Reaktion und Kritik der Industrie 

Aus Sicht der Stromkunden, insbesondere der Industrieunternehmen, lässt sich gut vertreten, dass ein technisches Problem an der Strombörse nicht zu den üblichen, von den Marktteilnehmern zu tragenden Risiken gehöre. Von den Unternehmen und Verbänden wird zudem kritisiert, dass es zu keinem Zeitpunkt zu einer physischen (echten) Verknappung am Strommarkt gekommen sei und die Strombörse dies nicht mit einberechnet habe. Der Börsenstrompreis hat daher am 25. Juni 2024 nicht die realen Strompreise widergespiegelt.

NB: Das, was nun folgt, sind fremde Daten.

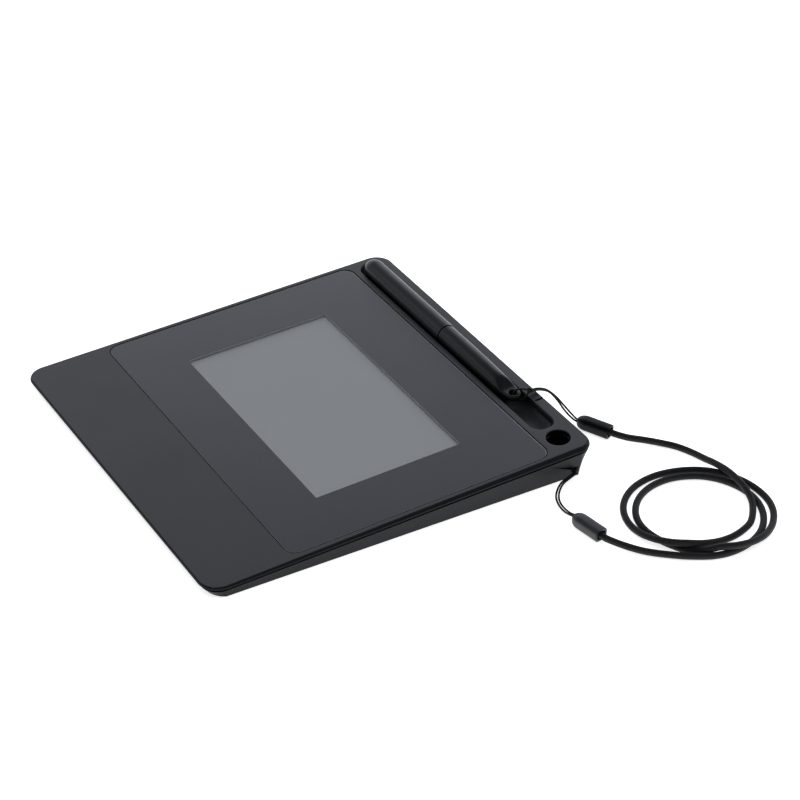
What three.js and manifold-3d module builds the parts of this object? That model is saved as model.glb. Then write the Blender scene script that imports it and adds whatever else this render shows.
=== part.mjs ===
// Signature pad: a tilted writing pad with a cover glass over a small display,
// a pen lying in a trough along the back edge, a hole that stands the pen up,
// and a tether cord from the pen's eyelet to the pad's back right corner.
// Millimetres, +Z up, +X to the user's right, +Y to the back.
// The origin is the middle of the pad's footprint, on the table.
import * as THREE from 'three';
import { mergeVertices } from 'three/addons/utils/BufferGeometryUtils.js';
import { ConvexGeometry } from 'three/addons/geometries/ConvexGeometry.js';
import Module from 'manifold-3d';

const wasm = await Module();
wasm.setup();

// Case, seen square to its top face
const CASE_WIDTH = 165;
const CASE_DEPTH = 170;
const CASE_CORNER = 7.5;
const CASE_TILT = THREE.MathUtils.degToRad(3.2);
const CASE_THICKNESS = 9.79;         // top face to underside at the middle of the display
const LIP_HEIGHT = 1.5;              // the top cover's own edge
const EDGE_FALL = 0.8;               // softened top edge
const EDGE_FALL_BACK_RIGHT = 2.2;    // growing to this along the right side
const EDGE_DROP = 1.1;               // how far down the softened edge reaches
const SEAM_GAP = 0.9;                // height of the dark open seam under the lip
const WINDOW_GAP = 0.3;              // room round the display in its window
const SEAM_STEP = 0.3;               // the lower shell stands this far inside the lip
const CASE_WALL = 1.6;
const CASE_FLOOR = 1.2;
const SIDE_DRAFT_SHARE = 0.2;        // how far a side wall leans in for its height
const BACK_DRAFT_SHARE = 0.48;
const FRONT_DRAFT_SHARE = 0.75;
const UNDERSIDE_ROUNDING = 0.35;
const JOINT_GAP = 0.25;              // between pieces that lie on each other
const OVERRUN = 2;                   // how far a cutting tool passes a face

// Display stack, measured from the top face downward
const DISPLAY_WIDTH = 108;
const DISPLAY_HEIGHT = 64.8;
const DISPLAY_FORWARD = 0.75;        // middle of the display in front of the glass's middle
const GLASS_SIDE_MARGIN = 3;
const GLASS_HEIGHT = 116;
const GLASS_FROM_BACK = 18.4;
const GLASS_CORNER = 5;
const GLASS_THICKNESS = 0.8;
const GLASS_DROP = 0.2;
const GLASS_SIDE_GAP = 0.3;
const TAPE_THICKNESS = 0.2;
const TAPE_INSET = 2.3;
const TAPE_PANEL_GAP = 1;
const RECESS_FLOOR = 0.8;
const RECESS_WALL = 0.5;             // floor beyond the glass pocket's side
const PANEL_BORDER = 4.5;            // display panel beyond its lit area
const CELL_THICKNESS = 0.8;
const BACKLIGHT_THICKNESS = 1.1;
const BOARD_THICKNESS = 0.6;
const SENSOR_BORDER = 8;
const SHIELD_THICKNESS = 0.25;
const SHIELD_INSET = 1;

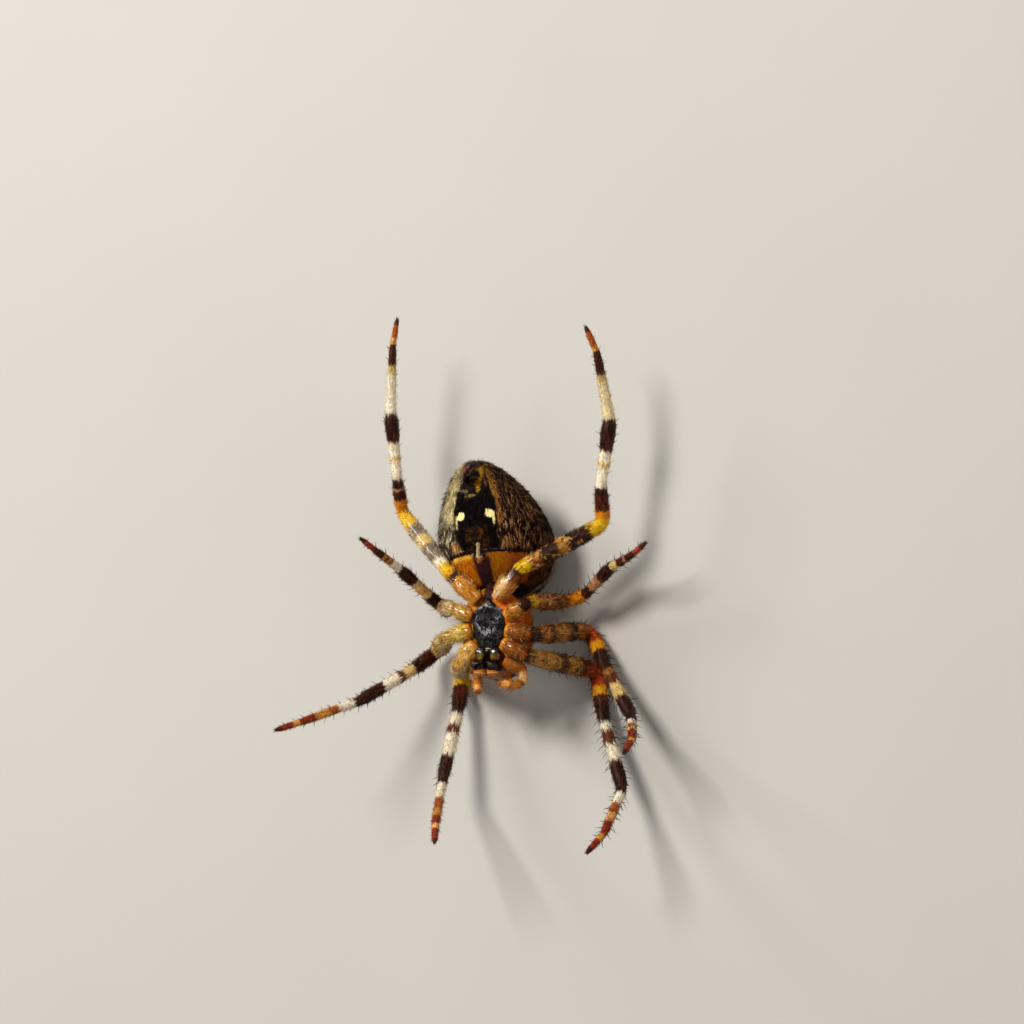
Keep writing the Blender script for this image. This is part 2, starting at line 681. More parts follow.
def leg_material(leg):
    material, tree, shader = new_material(
        leg + "_skin", Subsurface_Weight=0.2, Subsurface_Scale=0.15 * MM,
        Subsurface_Radius=(1.0, 0.5, 0.15), Coat_Roughness=0.12, Specular_IOR_Level=0.1,
    )
    left = leg.endswith("left")
    place = object_place(tree)
    measure = read(tree, "measure")
    along, across, _ = parts(measure)
    strands = own_grain(stretched(measure, (1.6, 4.2, 4.2)), 1.0, 4.0, 0.7)
    edge = wandering(along + (strands - 0.5) * 0.3, place, 14, 0.07)
    colour = add_node(tree, "Group", {"Along": edge}, "Color", node_tree=marks_of_leg[leg])

    # femora are clouded with dark brown and gold
    on_thigh = stripe(along, 1.04, 1.9, 0.05)
    freckles = rise(grain(place, 2.6, 5.0, 0.7), 0.5, 0.6) * on_thigh
    colour = lay(freckles * (0.3 if left else 0.85), colour, DARK_BROWN)
    glow = rise(grain(place, 2.1, 4.0, 0.65), 0.53, 0.63) * on_thigh
    colour = lay(glow * (0.5 if left else 0.8), colour, PALE if left else "c48e46")

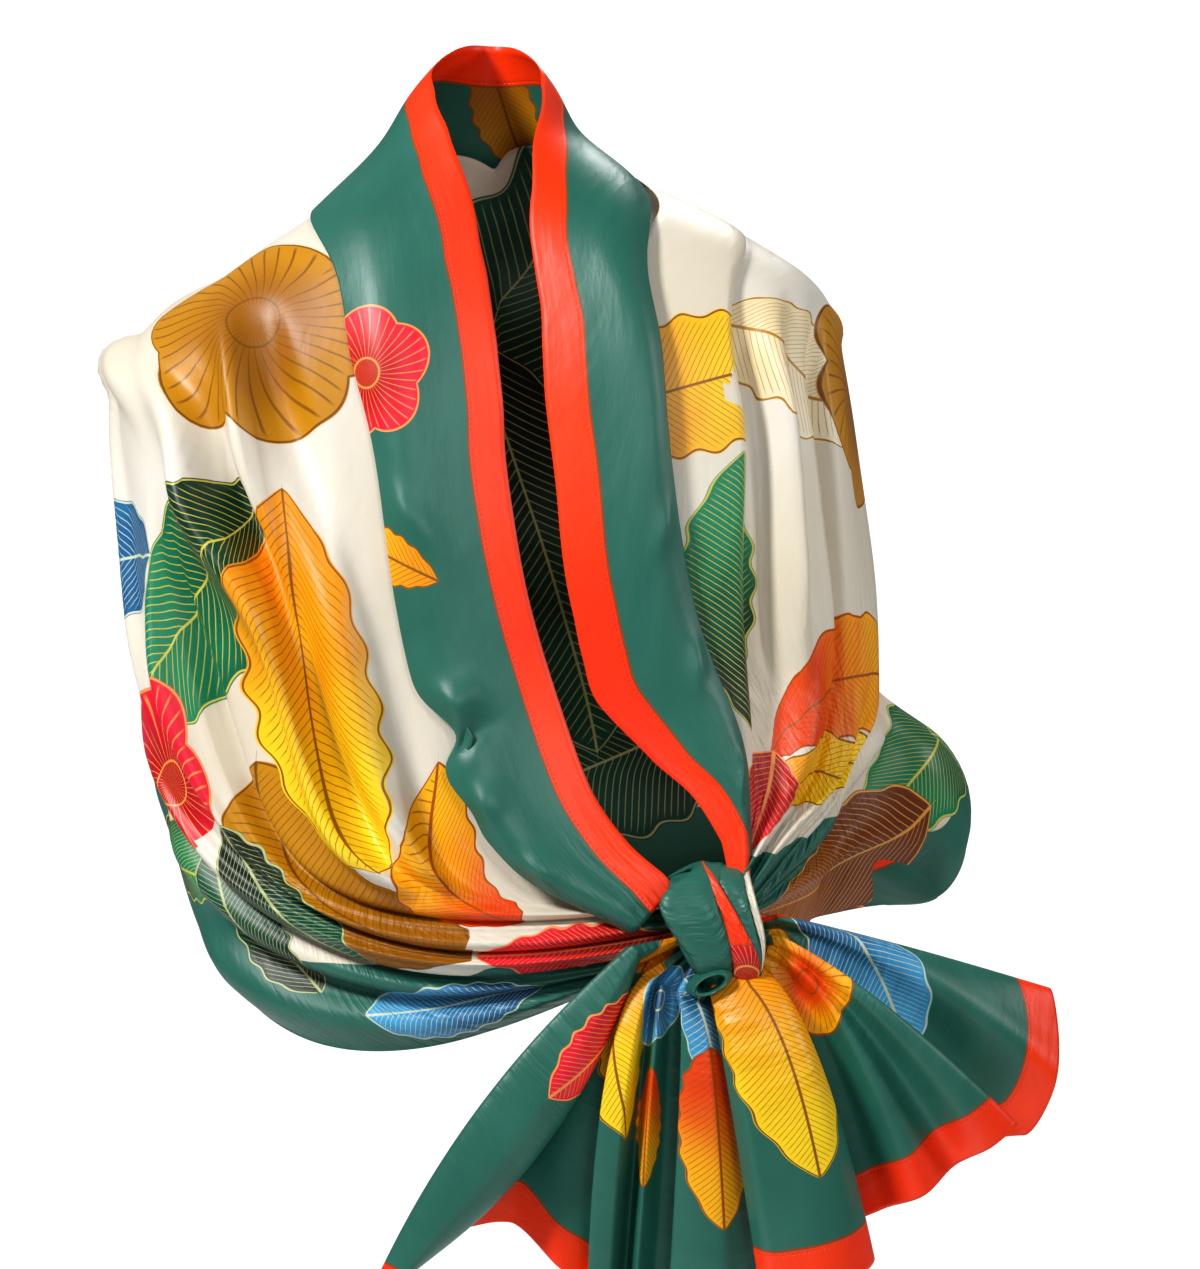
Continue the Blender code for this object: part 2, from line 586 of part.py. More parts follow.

Fraglich ist zudem weiterhin, ob bei der EPEX Spot ein ausreichendes Risikomanagement implementiert war. 

Die EPEX Spot betont in einem zwischenzeitlich veröffentlichten Brief an ihre Handelspartner, dass die Marktergebnisse in Übereinstimmung mit den geltenden Regelungen und Prozessen zustande gekommen seien. Im Übrigen bedauere die EPEX Spot den Vorfall und beabsichtige, Informations- und Kommunikationsprozesse zu verbessern und ihre Ausweichverfahren und Fristen innerhalb des Handels zu überdenken. Man arbeite kontinuierlich daran, derartige Vorfälle zu verhindern.

Ausblick

Die Bewertung und Durchsetzung etwaiger Schadenersatzansprüche ist komplex. Neben den Börsenregelungen der EPEX Spot, die entsprechende Haftungserleichterungen vorsehen, muss auch das jeweilige Rechtsverhältnis bewertet werden. Industriekunden beziehen ihren Strom häufig selbst von einem Zwischenhändler zum Börsenstrompreis und sind daher kein unmittelbarer Marktteilnehmer der Strombörse. Aussichtslos sind Schadenersatzansprüche gleichwohl nicht, da der technische Fehler – anders als bspw. ein Stromausfall – in der Sphäre der EPEX Spot lag.